There are other sets of features that didn’t end up mattering to me. Some of the clouds are doing a better job with performance measurements and fancy graphical dashboards than others. These sucked me in at first, but then I stopped paying much attention to them. Knowing the overall load on the machine is helpful, but most developers will need to hack their own statistics to get a better feel for the throughput of their collection of machines. Your requirements may vary, though, and the extra features may be exactly what you need.

Another similar set of features may end up becoming more significant. Some of the newest features appearing on the clouds make it easier to automate vast armies of machines, then change the configuration on each of them a small amount.

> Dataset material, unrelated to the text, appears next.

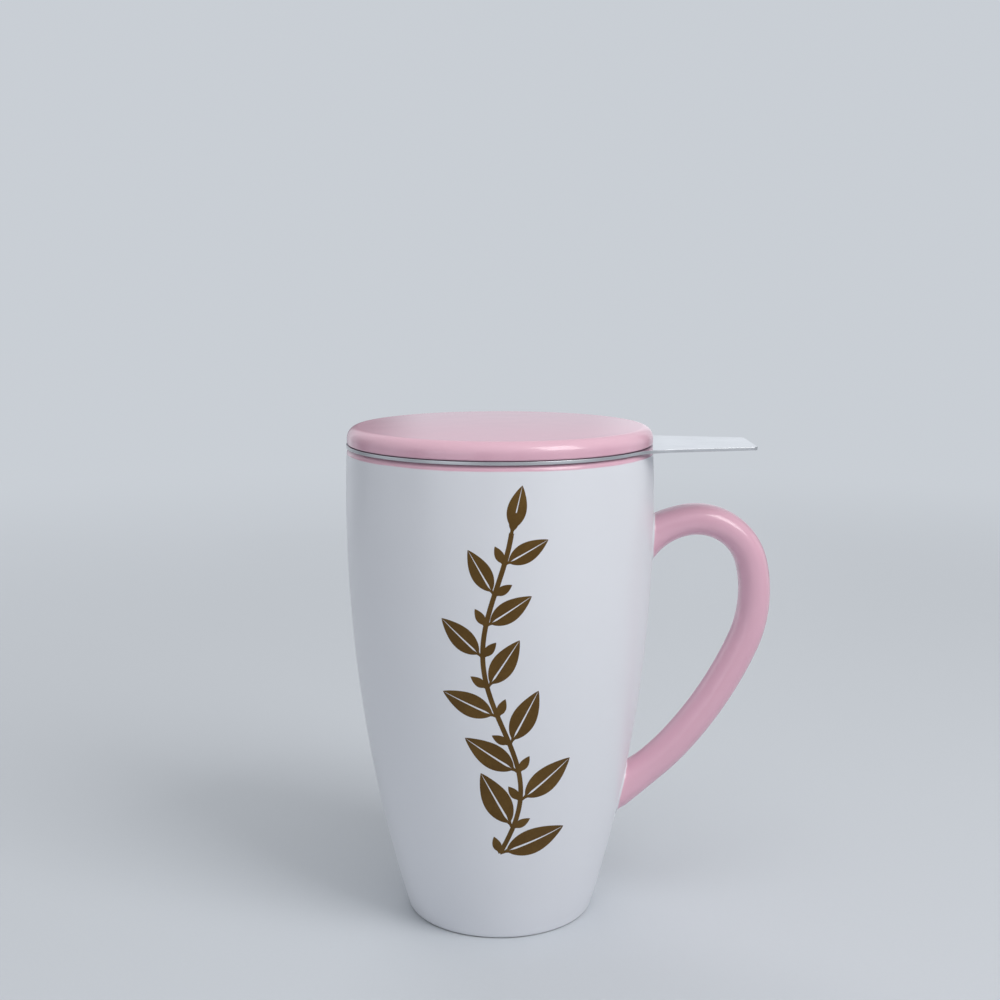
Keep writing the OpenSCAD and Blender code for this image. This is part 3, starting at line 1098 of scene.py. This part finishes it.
def makeStrainer():
    top = neckZ - holes["topPlain"]
    foot = ringHigh.z - holes["footPlain"]
    tree = strainerTree()
    columns = holes["columns"] // holes["panels"]
    for i in range(holes["panels"]):
        piece = grow(f"strainerPanel{i + 1}", holeTile(), tree, {
            "Columns": columns, "Rows": holes["rows"], "Columns Around": holes["columns"],
            "First Column": i * columns, "Foot Radius": strainerRadius(foot),
            "Top Radius": strainerRadius(top), "Foot Height": foot, "Top Height": top,
            "Sheet": fits["sheet"], "Material": basketSteel})
        closeRim(piece)
        place(piece, "infuser", "strainer_sleeve")
    bands = {"strainerTopBand": (top, sleeveHigh.z), "strainerFootBand": (sleeveLow.z, foot)}
    for name, (low, high) in bands.items():
        corners = [
            (strainerRadius(high), high, 0),
            (strainerRadius(low), low, 0),
            (strainerRadius(low) - fits["sheet"], low, 0),
            (strainerRadius(high) - fits["sheet"], high, 0),
        ]
        band = turned(name, roundedOutline(corners), holes["columns"], basketSteel, closed=True)
        place(band, "infuser", "strainer_sleeve")


makeStrainer()


def discTree():
    tree, given = newTree("discHoles", {
        "Count": "Int", "Pitch": "Float", "Field Radius": "Float", "Height": "Float",
        "Sheet": "Float", "Material": "Material"})
    spot = position(tree)
    pitch = given["Pitch"]
    fromMiddle = times(tree, vecCalc(tree, "LENGTH", spot), pitch)
    kept = calc(tree, "LESS_THAN", fromMiddle, given["Field Radius"])
    sheet = tileField(tree, given["Geometry"], given["Count"], given["Count"], kept)
    x, y, depth = splitXyz(tree, spot)
    height = calc(tree, "MULTIPLY_ADD", depth, given["Sheet"], given["Height"])
    laid = moved(tree, sheet, joinXyz(tree, times(tree, x, pitch), times(tree, y, pitch), height))
    return endTree(tree, laid, given)


def makeDisc():
    field = discR - holes["discPlain"]
    pitch = holes["discPitch"]
    piece = grow("baseDisc", holeTile(), discTree(), {
        "Count": 2 * ceil(field / pitch) + 1, "Pitch": pitch,
        "Field Radius": field - holes["discSpare"] * pitch, "Height": discLow.z,
        "Sheet": discHigh.z - discLow.z, "Material": discSteel})
    shell = openShell(piece)
    border = borderEdges(shell)
    rims = []
    for z in (discLow.z, discHigh.z):
        rim = [shell.verts.new((*point, z)) for point in circlePoints(discR, holes["discStep"])]
        rims.append(rim)
        for i in range(len(rim)):
            shell.edges.new((rim[i], rim[(i + 1) % len(rim)]))
        level = [edge for edge in border if abs(edge.verts[0].co.z - z) < holes["sameLevel"]]
        bmesh.ops.triangle_fill(shell, use_beauty=True, edges=level + ringEdges(shell, rim))
    low, high = rims
    for i in range(len(low)):
        j = (i + 1) % len(low)
        shell.faces.new((low[i], low[j], high[j], high[i]))
    saveShell(shell, piece.data, crisp=True)
    place(piece, "infuser", "base_disc")


makeDisc()


# Print on the front: one climbing sprig of tea, laid on the glaze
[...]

Amazon lets you create hundreds of new machines from the same image, then pass in configuration information that allows each of them to modify itself. There’s no need to log into each machine independently and configure it.

The value of features like this depends heavily on the kinds of jobs you’re running. If your stacks are fairly static, this feature won’t make much difference. But if you’re building up and tearing down big collections of machines, the ability to automate the configuration is essential. Expect more support for features like this to dominate the choices for the people who are working with sporadic bursts of big data to crunch.

The right cloud for you

If there’s one lesson from all of this, it’s that the answer is never cut and dried. The cheapest machine for you may not be the cheapest machine for me. The best bandwidth price plan for you might be prohibitively expensive for me. The benchmarks vary, as do the prices for data storage. Each of us is forced by the system to spend time crunching numbers and running tests before making a decision.

This is part of the fun. The cloud may appear to smooth over all the complexity involved in running a bunch of servers, but what the providers are really doing is solving all of the annoying problems while opening up the freedom to choose different architectures. The options are becoming more transparent and easier to make now that we don’t have to worry so much about backup generators and rack capacity. After spending a few months playing around with my vast empire, I’ve realized I’m not really finished.